Lost in Cleveland found sounds from Cleveland's top musical hate-makers

The most outré and vituperative of the Cleveland bands, the Electric Eels sometimes created songs that could be mistaken for inter-band shouting matches: "You're full of shit and you're ugly of face." But the Eels — especially guitarist Brian McMahon — could also write memorable melodies, and the visceral, no-bass sound allowed the two metallic-sheen guitars to grab sneering Dave McManus in a headlock. The Eyeball of Hell includes both sides of a single released on England's Rough Trade label in 1978 (after the Eel's breakup but during the twilight of British punk) plus the black leather existentialism of "Jaguar Ride" and the trouble- sounding riffing of "Anxiety." "Dead Man's Curve" won't soon recover from the Eels' mauling cover. Many of the tracks on Eyeball were recorded in the hopes that Cleveland commercial rock station WMMS would play them. "They didn't even think about it," says guitarist John Morton. It was like, 'No, No!"

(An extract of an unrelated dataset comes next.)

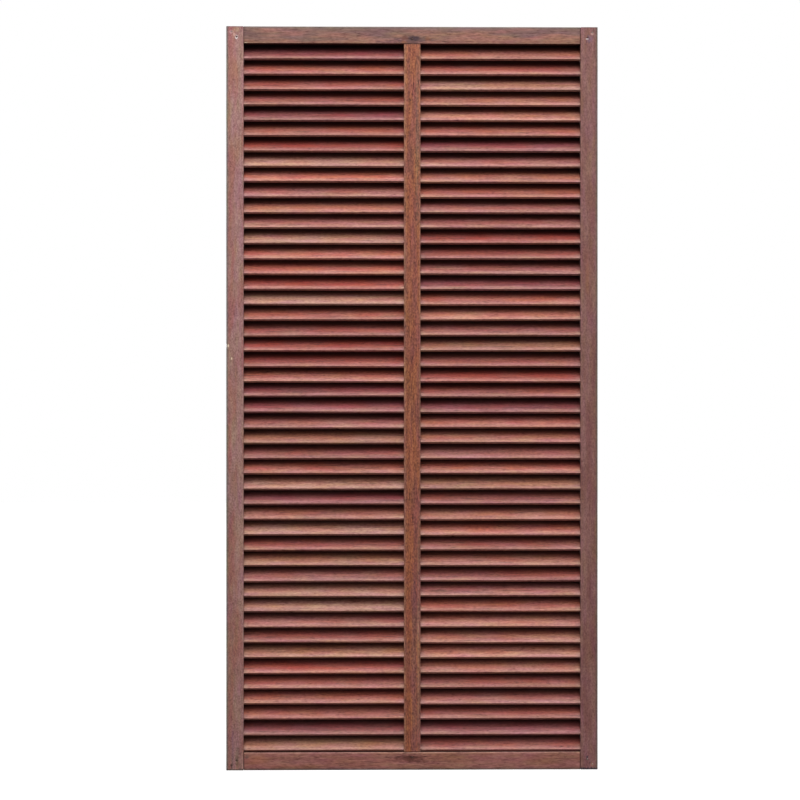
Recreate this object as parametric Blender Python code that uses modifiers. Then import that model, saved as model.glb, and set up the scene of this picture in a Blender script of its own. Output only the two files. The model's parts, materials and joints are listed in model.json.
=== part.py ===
"""Garden screen panel in hardwood: a mortised frame, a centre mullion and two bays of fixed louvre slats.

The panel stands upright. Its front faces -Y, its back lies in the plane y = 0, and +Z is up. The origin is
the centre of the mullion's back face, where the panel is fixed to a batten or a wall.
"""

import math
import random

import bmesh
import bpy
from mathutils import Matrix, Vector

# The panel, in metres
WIDTH = 0.900
HEIGHT = 1.800
DEPTH = 0.044

# The frame members' widths as seen from the front
STILE_FACE = 0.042
TOP_RAIL_FACE = 0.041
BOTTOM_RAIL_FACE = 0.043
MULLION_FACE = 0.040

# The louvres
SLAT_COUNT = 46
SLAT_WIDTH = 0.051
SLAT_THICKNESS = 0.007
SLAT_TILT = math.radians(48)
SLAT_HOUSED = 0.010  # how far a slat's end goes into a stile
FIRST_LIP_DROP = 0.0358  # from the top rail's underside down to the first row's front arris
LAST_LIP_LIFT = 0.0072  # from the bottom rail's top up to the last row's front arris

# The joints
TENON_THICKNESS = 0.014
TENON_HEIGHT = 0.028
RAIL_TENON = 0.036
MULLION_TENON = 0.025
CORNER_PIN_INSETS = (0.0130, 0.0252)  # along the corner's diagonal, from both outer edges
PIN_RADIUS = 0.0020
PIN_LENGTH = 0.034

# Eased edges
OUTER_EASE = 0.003
INNER_EASE = 0.001
SLAT_EASE = 0.0007
EASE_STEPS = 2

GAP = 0.0003  # between neighbouring pieces
PIN_SIDES = 12

# What follows from them
HALF_WIDTH = WIDTH / 2
HALF_HEIGHT = HEIGHT / 2
MID_DEPTH = -DEPTH / 2
OPENING_HALF_WIDTH = HALF_WIDTH - STILE_FACE
OPENING_TOP = HALF_HEIGHT - TOP_RAIL_FACE
OPENING_BOTTOM = BOTTOM_RAIL_FACE - HALF_HEIGHT
OPENING_HEIGHT = OPENING_TOP - OPENING_BOTTOM
MULLION_CENTER = (0, MID_DEPTH, (OPENING_TOP + OPENING_BOTTOM) / 2)
FIRST_LIP = OPENING_TOP - FIRST_LIP_DROP
LAST_LIP = OPENING_BOTTOM + LAST_LIP_LIFT
PITCH = (FIRST_LIP - LAST_LIP) / (SLAT_COUNT - 1)
SLAT_DEPTH = SLAT_WIDTH * math.cos(SLAT_TILT) + SLAT_THICKNESS * math.sin(SLAT_TILT)
SLAT_HALF_LENGTH = OPENING_HALF_WIDTH + SLAT_HOUSED

# Colour, roughness and metallic value of each finish
WOOD_ROUGHNESS = 0.6
FRAME_COLORS = {
    "stile_left": (0.260, 0.140, 0.120),
    "stile_right": (0.195, 0.100, 0.085),
    "rail_top": (0.235, 0.135, 0.115),
    "rail_bottom": (0.205, 0.090, 0.070),
    "mullion": (0.250, 0.105, 0.065),
}
SLAT_COLORS = {
    "terracotta": (0.370, 0.140, 0.090),
    "salmon": (0.450, 0.180, 0.130),
    "dusty_rose": (0.340, 0.150, 0.130),
    "brick": (0.330, 0.090, 0.065),
    "tan": (0.380, 0.200, 0.110),
}
SLAT_COLOR_SEED = 46
STEEL_COLOR = (0.55, 0.52, 0.50)
STEEL_ROUGHNESS = 0.4


def clear_scene():
    """Remove whatever the scene holds."""
    for old in list(bpy.data.objects):
        bpy.data.objects.remove(old, do_unlink=True)


def new_collection(name):
    """Add a collection to the scene."""
    collection = bpy.data.collections.new(name)
    bpy.context.scene.collection.children.link(collection)
    return collection


def make_material(name, color, roughness, metallic=0.0):
    """Make a Principled material from its plain values."""
    material = bpy.data.materials.new(name)
    material.use_nodes = True
    shader = material.node_tree.nodes["Principled BSDF"]
    shader.inputs["Base Color"].default_value = (*color, 1.0)
    shader.inputs["Roughness"].default_value = roughness
    shader.inputs["Metallic"].default_value = metallic
    material.diffuse_color = (*color, 1.0)
    return material


def box_mesh(name, size):
    """Make the mesh of a box about the origin."""
    shell = bmesh.new()
    bmesh.ops.create_cube(shell, size=1.0, matrix=Matrix.Diagonal((*size, 1.0)))
    mesh = bpy.data.meshes.new(name)
    shell.to_mesh(mesh)
    shell.free()
    return mesh


def pin_mesh(name, radius, length):
    """Make the mesh of a round bar that runs from the origin along +Y."""
    shell = bmesh.new()
    place = Matrix.Translation((0, length / 2, 0)) @ Matrix.Rotation(math.pi / 2, 4, "X")
    bmesh.ops.create_cone(shell, cap_ends=True, segments=PIN_SIDES, radius1=radius, radius2=radius,
                          depth=length, matrix=place)
    mesh = bpy.data.meshes.new(name)
    shell.to_mesh(mesh)
    shell.free()
    return mesh


def add_object(name, mesh, collection, material=None, location=(0, 0, 0), tilt=0.0):
    """Place a mesh in a collection as an object."""
    made = bpy.data.objects.new(name, mesh)
    made.location = location
    made.rotation_euler.x = tilt
    collection.objects.link(made)
    if material:
        if not mesh.materials:
            mesh.materials.append(None)
        made.material_slots[0].link = "OBJECT"
        made.material_slots[0].material = material
    return made


def add_cutter(name, mesh, collection, location=(0, 0, 0), tilt=0.0):
    """Place a mesh as a cutter: drawn as wire and left out of renders."""
    cutter = add_object(name, mesh, collection, location=location, tilt=tilt)
    cutter.hide_render = True
    cutter.display_type = "WIRE"
    return cutter


def ease_edges(made, width_of_edge, widest):
    """Round the edges that width_of_edge, a function of an edge's middle and direction, gives a width."""
    mesh = made.data
    weights = mesh.attributes.new("bevel_weight_edge", "FLOAT", "EDGE")
    for edge in mesh.edges:
        first, last = (mesh.vertices[index].co for index in edge.vertices)
        width = width_of_edge((first + last) / 2, (last - first).normalized())
        weights.data[edge.index].value = width / widest
    bevel = made.modifiers.new("eased_edges", "BEVEL")
    bevel.limit_method = "WEIGHT"
    bevel.width = widest
    bevel.segments = EASE_STEPS


def join_to(made, other):
    """Join another solid to an object."""
    union = made.modifiers.new(f"join_{other.name}", "BOOLEAN")
    union.operation = "UNION"
    union.object = other


def cut_from(made, cutters):
    """Cut a collection's solids out of an object."""
    cut = made.modifiers.new(f"cut_{cutters.name}", "BOOLEAN")
    cut.operation = "DIFFERENCE"
    cut.operand_type = "COLLECTION"
    cut.collection = cutters


def lip_height(row):
    """Give the height of a row's front upper arris, rows counted from 1 at the top."""
    return FIRST_LIP - (row - 1) * PITCH


def slat_center(row):
    """Give the centre of a row's slats, set midway between the panel's front and back."""
    along = Vector((0, math.cos(SLAT_TILT), math.sin(SLAT_TILT)))
    normal = Vector((0, -math.sin(SLAT_TILT), math.cos(SLAT_TILT)))
    lip = Vector((0, MID_DEPTH - SLAT_DEPTH / 2, lip_height(row)))
    return lip + along * SLAT_WIDTH / 2 - normal * SLAT_THICKNESS / 2


def slat_materials():
    """Give each row its tone of wood, in a fixed order that looks unsorted."""
    tones = [make_material(f"slat_{name}", color, WOOD_ROUGHNESS) for name, color in SLAT_COLORS.items()]
    shuffle = random.Random(SLAT_COLOR_SEED)
    return [shuffle.choice(tones) for _ in range(SLAT_COUNT)]


def add_slat_rows(parts):
    """Add the louvres. A row is the left and the right slat, which meet inside the mullion."""
    size = (2 * SLAT_HALF_LENGTH, SLAT_WIDTH, SLAT_THICKNESS)
    for row, material in enumerate(slat_materials(), start=1):
        mesh = box_mesh(f"slat_row_{row:02d}", size)
        slat = add_object(mesh.name, mesh, parts, material, slat_center(row), SLAT_TILT)
        ease_edges(slat, lambda middle, along: SLAT_EASE if abs(along.x) > 0.5 else 0, SLAT_EASE)


def add_slat_cutters(cutters):
    """Add the housings, each one gap larger all round than the slats that it takes."""
    size = [side + 2 * GAP for side in (2 * SLAT_HALF_LENGTH, SLAT_WIDTH, SLAT_THICKNESS)]
    mesh = box_mesh("slat_housing", size)
    for row in range(1, SLAT_COUNT + 1):
        add_cutter(f"slat_housing_{row:02d}", mesh, cutters, slat_center(row), SLAT_TILT)


def add_frame_member(name, size, center, parts):
    """Add a frame member. Its arrises along the panel's outline are eased more than the others."""
    material = make_material(f"{name}_wood", FRAME_COLORS[name], WOOD_ROUGHNESS)
    member = add_object(name, box_mesh(name, size), parts, material, center)

    def ease_of(middle, along):
        on_side = abs(middle.x + center[0]) > HALF_WIDTH - GAP
        on_end = abs(middle.z + center[2]) > HALF_HEIGHT - GAP and abs(along.x) > 0.5
        return OUTER_EASE if on_side or on_end else INNER_EASE

    ease_edges(member, ease_of, OUTER_EASE)
    return member


def add_stile(side, name, parts, cutter_groups):
    """Add an outer upright, with the slats' housings, the rails' mortises and the pins' holes."""
    size = (STILE_FACE, DEPTH, HEIGHT)
    center = (side * (HALF_WIDTH - STILE_FACE / 2), MID_DEPTH, 0)
    stile = add_frame_member(name, size, center, parts)
    for group in ("slat_housings", "rail_mortises", "pin_holes"):
        cut_from(stile, cutter_groups[group])


def tenon_size(reach, along, grow=0.0):
    """Give the size of the box that holds a member's two tenons, which runs along an axis to reach."""
    size = [TENON_HEIGHT, TENON_THICKNESS, TENON_HEIGHT]
    size[along] = 2 * reach
    return [side + 2 * grow for side in size]


def rail_face(side):
    """Give the face width of the top (side 1) or bottom (side -1) rail."""
    return TOP_RAIL_FACE if side > 0 else BOTTOM_RAIL_FACE


def rail_center(side):
    """Give the centre of the top (side 1) or bottom (side -1) rail."""
    return (0, MID_DEPTH, side * (HALF_HEIGHT - rail_face(side) / 2))


def add_rail(side, name, parts, helpers, cutter_groups):
    """Add a rail, tenoned at both ends, with the mullion's mortise, the pins' holes and, in the top rail,
    the groove that takes the first row's back edge.
    """
    size = (2 * (OPENING_HALF_WIDTH - GAP), DEPTH, rail_face(side))
    rail = add_frame_member(name, size, rail_center(side), parts)
    tenon = box_mesh(f"{name}_tenons", tenon_size(OPENING_HALF_WIDTH + RAIL_TENON, 0))
    join_to(rail, add_cutter(tenon.name, tenon, helpers, rail_center(side)))
    for group in ("slat_housings", "mullion_mortises", "pin_holes"):
        cut_from(rail, cutter_groups[group])


def add_mullion(parts, helpers, cutter_groups):
    """Add the centre upright, tenoned into both rails, with a housing right through it for each row."""
    size = (MULLION_FACE, DEPTH, OPENING_HEIGHT - 2 * GAP)
    mullion = add_frame_member("mullion", size, MULLION_CENTER, parts)
    tenon = box_mesh("mullion_tenons", tenon_size(OPENING_HEIGHT / 2 + MULLION_TENON, 2))
    join_to(mullion, add_cutter(tenon.name, tenon, helpers, MULLION_CENTER))
    cut_from(mullion, cutter_groups["slat_housings"])


def add_mortise_cutters(cutter_groups):
    """Add what cuts the mortises, one gap larger all round than the tenons."""
    rail_tenons = box_mesh("rail_mortise", tenon_size(OPENING_HALF_WIDTH + RAIL_TENON, 0, GAP))
    for side, name in ((1, "top"), (-1, "bottom")):
        add_cutter(f"rail_mortise_{name}", rail_tenons, cutter_groups["rail_mortises"], rail_center(side))
    mullion_tenons = box_mesh("mullion_mortise", tenon_size(OPENING_HEIGHT / 2 + MULLION_TENON, 2, GAP))
    add_cutter("mullion_mortise", mullion_tenons, cutter_groups["mullion_mortises"], MULLION_CENTER)


def pin_places():
    """Give the name and the front end's place of each corner pin: two on each corner's diagonal."""
    for up, up_name in ((1, "top"), (-1, "bottom")):
        for side, side_name in ((-1, "left"), (1, "right")):
            for inset, inset_name in zip(CORNER_PIN_INSETS, ("outer", "inner")):
                place = (side * (HALF_WIDTH - inset), -DEPTH, up * (HALF_HEIGHT - inset))
                yield f"pin_{up_name}_{side_name}_{inset_name}", place


def add_pins(parts, holes):
    """Add the corner pins, driven in from the front, and what bores their holes."""
    steel = make_material("pin_steel", STEEL_COLOR, STEEL_ROUGHNESS, metallic=1.0)
    pin = pin_mesh("pin", PIN_RADIUS, PIN_LENGTH)
    hole = pin_mesh("pin_hole", PIN_RADIUS + GAP, PIN_LENGTH + 2 * GAP)
    for name, place in pin_places():
        add_object(name, pin, parts, steel, place)
        add_cutter(f"{name}_hole", hole, holes, Vector(place) - Vector((0, GAP, 0)))


def main():
    """Build the panel."""
    clear_scene()
    parts = new_collection("garden_screen_panel")
    helpers = new_collection("cutters")
    names = ("slat_housings", "rail_mortises", "mullion_mortises", "pin_holes")
    cutter_groups = {name: bpy.data.collections.new(name) for name in names}
    for group in cutter_groups.values():
        helpers.children.link(group)
    add_slat_cutters(cutter_groups["slat_housings"])
    add_mortise_cutters(cutter_groups)
    add_pins(parts, cutter_groups["pin_holes"])
    add_stile(-1, "stile_left", parts, cutter_groups)
    add_stile(1, "stile_right", parts, cutter_groups)
    add_rail(1, "rail_top", parts, helpers, cutter_groups)
    add_rail(-1, "rail_bottom", parts, helpers, cutter_groups)
    add_mullion(parts, helpers, cutter_groups)
    add_slat_rows(parts)


main()
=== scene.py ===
"""Garden screen panel in hardwood: its frame, louvres and pins, built and dressed for a plain pale studio.

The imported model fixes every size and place. Each board is built again as a lofted mesh with the small bows,
eased arrises, chips and housings of real joinery, and gets a wood finish of its own.

Every board has the same local axes. X runs with the grain. Y runs across the board, from the panel's outer
edge on a frame member and from the front lip on a louvre. Z runs through the thickness, from the front of a
frame member to its back, and from the underside of a louvre to its upper face.
"""

from __future__ import annotations

import json
import logging
import math
import random
from dataclasses import dataclass, field, replace
from enum import Enum
from functools import cache
from typing import Iterable, Mapping, Sequence, Union

import bpy
import numpy as np
from mathutils import Matrix, Vector, noise


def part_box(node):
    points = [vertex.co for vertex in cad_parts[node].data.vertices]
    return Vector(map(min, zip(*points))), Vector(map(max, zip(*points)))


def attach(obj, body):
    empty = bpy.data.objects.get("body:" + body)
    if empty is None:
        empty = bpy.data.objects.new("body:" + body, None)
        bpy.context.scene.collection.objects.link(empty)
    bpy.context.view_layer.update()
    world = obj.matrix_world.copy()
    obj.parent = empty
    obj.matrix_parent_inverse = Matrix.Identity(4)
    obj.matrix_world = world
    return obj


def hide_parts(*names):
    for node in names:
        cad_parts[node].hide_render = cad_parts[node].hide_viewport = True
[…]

Paul Clements April/May 2003

REVIEWED: Q Special Edition
Eyeball of Hell

Unlike Rockets From The Tombs / Pere Ubu / Dead Boys axis, The Electric Eels never made it out of rainy industrial Cleveland, but their music is no less thrilling. The Eel's boasted a set-closer entitled God Says Fuck You - which is sadly not collected on this career-spanning rag bag of singles, rehearsal tapes and demos, but the deeply sociopathic likes of You're Full of Shit and gloriously primitive debut single Agitated manage the neat trick of alloying elements of free-jazz and frat-punk skronking.

Pat Long 2002

David Keenan picks the best garage trash.
Eyeball of Hell

Even more so than the Stooges, The Electric Eels mapped the screwed-up adolescent psyche of the early '70's. Coming out of Cleveland, with close ties to groups like The Styrenes and Mirrors, The Electric Eels were fronted by one Dave E whose audience baiting-routines regularly resulted in a toe up the ass. There song titles were just as confrontational — You're Full of Shit, As If I Cared — and there music was totally degenerated from garage-rock that routinely collapsed in gloriously inept free-for-alls. The Eyeball of Hell is a retrospective that has everything you need.

July 2002

REVIEWED: Maximum Rock& Roll

Eyeball of Hell this is more like it.... a real quality job here.... two slabs of nice firn vinyl tucked into a smooth gate-fold jacket chock full of over the top info.... my pistol is packed for this ride.... noisy arty tanglled redundant passages..... over and over again on the headphones.... loud.... If you're an EELS fan this two record set will give you all the pleasures of a big hard cock up your ass... so sit on it, baby.... every reviewer here should put this on their top-ten this month..... show the world you got good taste...
by Shane White - unedited

Maximum Rock & Roll Top Ten Picks #224 January 2002
Jeff Herman * Carolyn Keddy * Ryan Wells * Dulcinea Loudmouth

REVIEWED: Wire Issue 214
Eyeball of Hell
Mirrors "Hands in my Pockets" Overground 2001) CD

Previous valiant attempts to get to grips with the slippery recorded history of 70's Cleveland group The Electric eels have resulted in a series of collections which, although they got close to the truth, never managed to tell their whole grisly tale. The Eyeball of Hell, however, is the definitive edition, complete with bonus tracks, extensive sleeve notes from co-frontman John Morton and an excerpt from guitarist/vocalist Brian McMahon's memoir Jaguar Ride, named after the title of their most celebrated song. "Jaguar Ride" itself sounds phenomenal in all its raw-red glory, with its New York Dolls-like energised guitar grind, over which Morton screams his impassioned vocal about a car, a girl and an act of mindless violence. The music and songs of The Electric Eels perfectly encapsulated the 'Clepunk' sound. Unlike their contemporaries such as Rockets From The Tombs (who later transformed into Pere Ubu) and the Dead Boys, the Eels were a law unto themselves and the wild, flailing, electrically spiked minimalist rock 'n' roll they specialized in has lost none of its power. The previously unreleased "Zoot Zoot" — where they unexpectedly burst into free jazz — and the totally improvised "Jazz Is (Part 2)" show that they were eager to experiment, while the closing "Natural Situation" looks death straight in the skull to produce a stinging song that even outshines "Jaguar Ride".

Stemming from the same period and place, Mirrors were more of a mystery. The group released one highly sought after single for David Thomas's Hearthen label ("Shirley" backed with "She Smiled Wild", both included here. Other than that, a handful of tracks on recent Cleveland retrospective, Those Were Different Times, gave an inkling of their awesome power. Drawing from their stalled first album and other rareties, the full length collection Hands In My Pockets fleshes out their underground reputation. With less of a gnarly sound than The Electric Eels, yet every bit as dynamic, Mirrors (led by vocalist/guitarist Jamie klimek) effortlessly blended "Pale Blue Eyes"- style ballardry with swathes of Pink Floyd-like psychedelic punk that tilted toward Krautrock. This collection also includes a fine lo-fi live cover of the Electric Eels' "Jaguar Ride", thereby knotting together a lost strand in Clepunk history.